1. To de-escalate, learn to master the pause.

Conflicts with difficult people can easily become a vicious cycle when our own reactions escalate the situation. And the more intensified the conflict, the more that we will dread and be stressed by the idea of future interactions, which begins the whole cycle over again. So, your goal in any situation that raises your hackles should be to make sure you don't make it worse.

The most effective tool to make sure you aren't escalating a situation is to become adept at pausing and being a keen observer of your own emotional and physical reactions. Before responding to someone who has upset you, notice: What is my body feeling? Are my thoughts racing? Am I about to speed right into a trap, saying something inflammatory that I will be blamed for later?

Even just making a habit of waiting five seconds before speaking when you are in a conflict can help keep you from doing further damage.

2. Always keep your desired outcome in mind.

Another common problem in our interactions with difficult people is that we get distracted by our upset and lose sight of the goals we are trying to accomplish. When you are forced to interact with someone who is being difficult, it's very easy to get off track ("Can you believe what a jerk this person is?") and end up leaving the interaction no closer to what we were hoping to accomplish.

Instead, remembering what goal you are after—resolving a specific issue, getting an answer to a question, getting clarity on something confusing, putting in an official request for something to be done—can help you make sure that you stay on track and are as close as possible to reaching your goals.

3. When possible, rehearse in advance.

Difficult people can be particularly adept at throwing us off our game by getting an emotional rise out of us. Just like a musician, actor, or athlete is more likely to nail a difficult performance if they have practiced, so too can practice and rehearsal help our most stressful interpersonal moments.

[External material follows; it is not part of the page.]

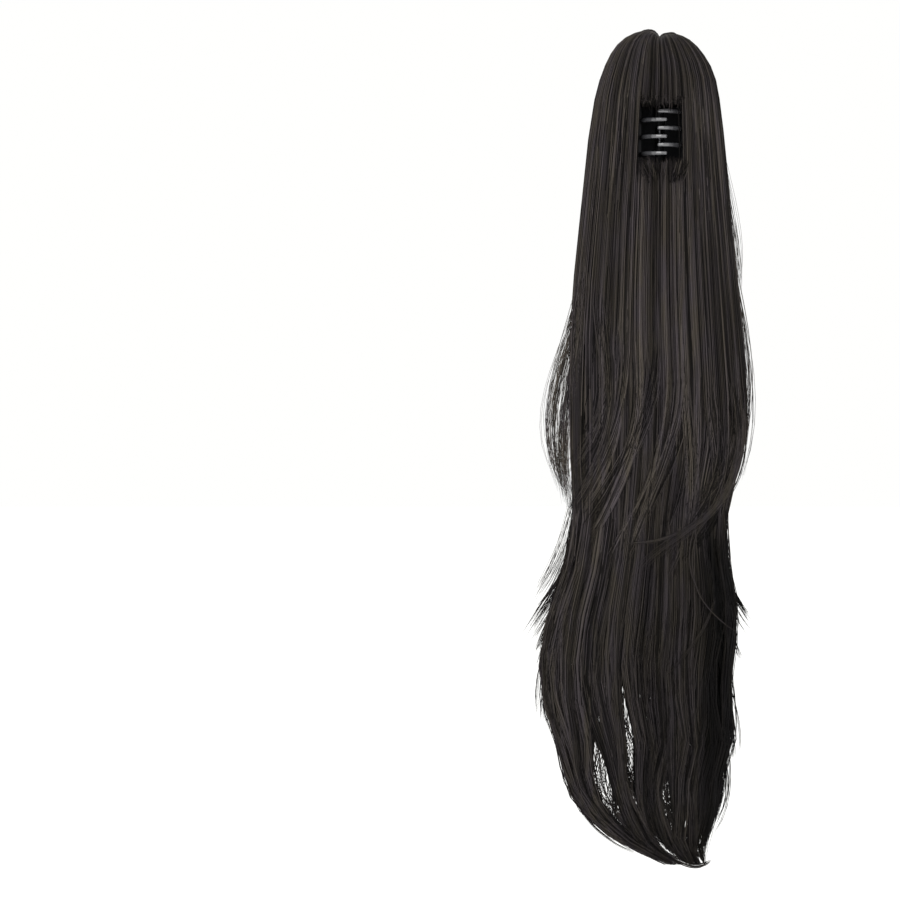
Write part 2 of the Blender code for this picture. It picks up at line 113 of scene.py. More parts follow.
# Towards the teeth the colour turns lighter and the gloss and coat rise to full: a painted highlight on the
# teeth. Behind them the plastic keeps little gloss and a near-black colour: painted shade of the claw's
# cave.
out_of_mouth = tree.nodes.new("ShaderNodeSeparateXYZ")
tree.links.new(places.outputs["Object"], out_of_mouth.inputs["Vector"])
teeth_highlight_mask = ranged(tree, out_of_mouth.outputs["Y"], (-0.009, -0.013), (0.03, 1.0))
tree.links.new(teeth_highlight_mask.outputs["Result"], shader.inputs["Specular IOR Level"])
tree.links.new(teeth_highlight_mask.outputs["Result"], shader.inputs["Coat Weight"])
shader.inputs["Coat Roughness"].default_value = 0.30
# painted highlight: the teeth's colour is lighter than the rest of the black plastic
painted_teeth_highlight = tree.nodes.new("ShaderNodeMix")
painted_teeth_highlight.data_type = "RGBA"
painted_teeth_highlight.inputs[6].default_value = (0.010, 0.010, 0.011, 1.0)
painted_teeth_highlight.inputs[7].default_value = (0.070, 0.070, 0.076, 1.0)
tree.links.new(teeth_highlight_mask.outputs["Result"], painted_teeth_highlight.inputs["Factor"])
tree.links.new(painted_teeth_highlight.outputs[2], shader.inputs["Base Color"])
for node in ("jaw_left", "jaw_right"):
    dress(node, claw_plastic)


# Hinge pin and spring: a straight steel wire through both jaws, and a coil wound round it
# between their knuckles. Both are drawn wire with faint lines along them.
spring_steel, tree, shader = new_material("spring_steel")
places = tree.nodes.new("ShaderNodeTexCoord")
drawn = noise(tree, places.outputs["Object"], 900.0, 2.0)
dull = ranged(tree, drawn, (0.0, 1.0), (0.28, 0.48))
tree.links.new(dull.outputs["Result"], shader.inputs["Roughness"])
# The steel's colour is darkened to 0.12 as painted shade: pin and spring sit in the claw's cave.
shader.inputs["Base Color"].default_value = (0.12, 0.12, 0.13, 1.0)
shader.inputs["Metallic"].default_value = 1.0
for node in ("hinge_pin", "hinge_spring"):
    dress(node, spring_steel)


# Weft cap: a cup of black woven tape behind the claw, sewn in rows.
# It holds the pin's ends, and every weft of hair is stitched to its outside.
def shade_ramp(tree, value, stops):
    """The colour at value, from stops that each hold a position and a colour."""
    node = tree.nodes.new("ShaderNodeValToRGB")
    elements = node.color_ramp.elements
    while len(elements) < len(stops):
        elements.new(0.5)
    for element, (position, colour) in zip(elements, stops):
        element.position = position
        element.color = (*colour, 1.0)
    tree.links.new(value, node.inputs["Fac"])
    return node.outputs["Color"]


weft_cloth, tree, shader = new_material("weft_cloth")
places = tree.nodes.new("ShaderNodeTexCoord")
rows = tree.nodes.new("ShaderNodeTexWave")
rows.bands_direction = "Z"
rows.inputs["Scale"].default_value = 130.0
rows.inputs["Distortion"].default_value = 1.2
tree.links.new(places.outputs["Object"], rows.inputs["Vector"])
thread = shade_ramp(tree, rows.outputs["Fac"], [(0.0, (0.012, 0.012, 0.012)), (1.0, (0.034, 0.032, 0.032))])
tree.links.new(thread, shader.inputs["Base Color"])
bumped(tree, shader, rows.outputs["Fac"], 0.6, 0.0004)
shader.inputs["Roughness"].default_value = 0.95
shader.inputs["Specular IOR Level"].default_value = 0.15
dress("weft_cap", weft_cloth)


# Packed hair: the inside of the fall, where strands lie too close to tell apart.
# It is the same fibre as the strands over it, stops well above the tips, and leaves the claw's cave open.
# Sizes are in metres. MOUTH is the opening in front of the claw: left, right, low and high.
CROWN = 0.0765
LENGTH = 0.610
PARTING_X = -0.001
PARTING_DEPTH = 0.0046
PARTING_WIDTH = 0.003
LOBE_DROP = 0.0026
MIDDLE_AT_CROWN = 0.011
MIDDLE_AT_TIP = 0.005
SQUARENESS = 2.4
MOUTH = (-0.0175, 0.0200, -0.0235, 0.0270)

# down is a share of LENGTH from the crown, and the others are millimetres
Section = namedtuple("Section", "down left right depth")
FALL = [
    Section(0.001, -13.1, 12.0, 11.4),
    Section(0.006, -21.5, 18.6, 19.4),
    Section(0.013, -28.2, 24.0, 25.1),
    Section(0.029, -35.4, 31.3, 30.4),
    Section(0.046, -40.2, 36.8, 33.8),
    Section(0.063, -43.7, 39.9, 35.9),
    Section(0.096, -48.4, 43.4, 37.6),
    Section(0.146, -52.2, 46.6, 38.0),
    Section(0.213, -56.3, 50.0, 35.0),
    Section(0.262, -59.5, 53.0, 31.2),
    Section(0.313, -62.5, 56.0, 27.7),
    Section(0.364, -64.5, 59.5, 25.1),
    Section(0.413, -65.0, 62.3, 23.2),
    Section(0.464, -64.6, 62.6, 22.0),
    Section(0.513, -64.0, 58.5, 21.1),
    Section(0.548, -63.4, 51.2, 20.3),
    Section(0.580, -62.0, 47.6, 19.4),
    Section(0.613, -63.3, 46.6, 18.8),
    Section(0.648, -70.5, 51.0, 19.4),
    Section(0.680, -77.0, 55.0, 19.9),
    Section(0.715, -83.5, 55.5, 20.1),
    Section(0.748, -85.5, 52.5, 19.9),
    Section(0.780, -85.5, 49.8, 19.6),
    Section(0.813, -82.5, 51.5, 18.6),
    Section(0.848, -75.5, 53.5, 17.1),
    Section(0.880, -71.0, 46.0, 15.2),
    Section(0.912, -65.0, 41.5, 12.5),
    Section(0.936, -55.0, 40.5, 10.3),
    Section(0.961, -39.0, 35.5, 7.2),
    Section(0.980, -21.0, 30.0, 4.6),
    Section(1.000, 8.0, 33.0, 3.0),
]
ROOTS = [row.down**0.5 for row in FALL]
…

Don't be afraid to script a difficult conversation, knowing of course that there will need to be some wiggle room built-in. Even better, by rehearsing in advance, you can come up with wording that is less likely to escalate the situation (like optimally using "I" statements to describe your feelings—think "I was frustrated when you didn't meet this deadline because it created extra work for me," rather than, "You always are late with assignments!")

4. Don't overpersonalize.

Often, the hardest interpersonal interactions are the ones where we take things too personally and feel wounded or insulted by another person's behavior when really it has nothing to do with us at all.

Observe your thoughts for distortions that make the situation more about you than it really is, or that needlessly catastrophize the outcome of a situation. Of course, very few of us aren't bothered at least somewhat by the idea of someone being actively upset with us or not liking us. But when a difficult person shows consistent patterns of dysfunction across situations and with different people, there is limited control we can have over their behavior—and it only adds needless worry and heartache to blame ourselves.

5. A little self-awareness and empathy go a long way.

Of course, in any discussion of how to manage interactions with difficult people, I would be remiss if I didn't acknowledge that some of us are the difficult people—often without knowing it. So, it may be helpful to reflect upon your behavior, especially if you see these patterns of difficult interactions across separate circumstances in your life.

Whether you are doing things to escalate the situation or your body language, tone or wording is making you come across more aggressively than you intended, it may help to try to boost your self-awareness by looking for patterns of your own. And finally, even if it is always the other person being difficult, it can sometimes lessen the frustration to send some empathy their way. Sometimes people who have been hurt the most, or who are depressed, suffering a trauma, or just not getting adequate support in their life, can come across as villains—when indeed any of us might have their same conduct (or worse!) if we were thrust into their life circumstances.